Although the bishop is not involved in cathedral faculties, he is responsible for enforcing the faculty jurisdiction on the chapter.  He may order a ‘special visitation’ of the cathedral, if he fears that the chapter has carried out, or may carry out, works without proper authorisation(s.16).

A special visitation by the bishop under the Care of Cathedrals Measure differs from an ordinary visitation in that it is not subject to the cathedral’s constitution.  It has the effect of an injunction.  When a special visitation is ordered the chapter may not act ‘with regard to the matter under inquiry’ (i.e the suspected contravention of the Measure) without the bishop’s written approval.  The bishop may also give directions to the chapter in respect of the matter under inquiry, after consulting the Fabric Commission, which the chapter must obey (s.17).

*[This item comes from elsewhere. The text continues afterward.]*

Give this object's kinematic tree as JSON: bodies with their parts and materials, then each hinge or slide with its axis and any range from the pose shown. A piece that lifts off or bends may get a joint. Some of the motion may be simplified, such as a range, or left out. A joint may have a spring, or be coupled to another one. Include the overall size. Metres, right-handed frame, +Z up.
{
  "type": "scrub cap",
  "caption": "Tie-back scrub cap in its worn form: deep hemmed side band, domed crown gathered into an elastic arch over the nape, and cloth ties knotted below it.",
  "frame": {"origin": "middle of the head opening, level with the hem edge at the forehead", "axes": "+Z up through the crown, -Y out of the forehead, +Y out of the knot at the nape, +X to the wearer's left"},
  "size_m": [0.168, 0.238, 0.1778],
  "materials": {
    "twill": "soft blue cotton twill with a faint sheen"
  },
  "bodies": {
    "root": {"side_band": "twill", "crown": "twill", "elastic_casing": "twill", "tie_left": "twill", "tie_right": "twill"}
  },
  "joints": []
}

The Care of Cathedrals Measure confers enforcement powers similar to those conferred on the consistory court by the Care of Churches and Ecclesiastical Jurisdiction Measure 1991.  Having ordered his special visitation the bishop may authorise proceedings against the chapter for an injunction or restoration order.  These proceedings are heard by the Vicar-General’s Court (the same body that is constituted to determine disciplinary complaints against bishops).

The Vicar-General’s Court may order an injunction or restoration order on similar terms to the consistory court in faculty proceedings, and has a similar power to join any offending parties to the proceedings by special citation (s.20).

The strong enforcement powers that can be applied to the chapter in relation to dealings with cathedral buildings and their contents distinguish the Care of Cathedrals Measure from the Cathedrals Measure 1999, which is notably lacking in enforcement powers.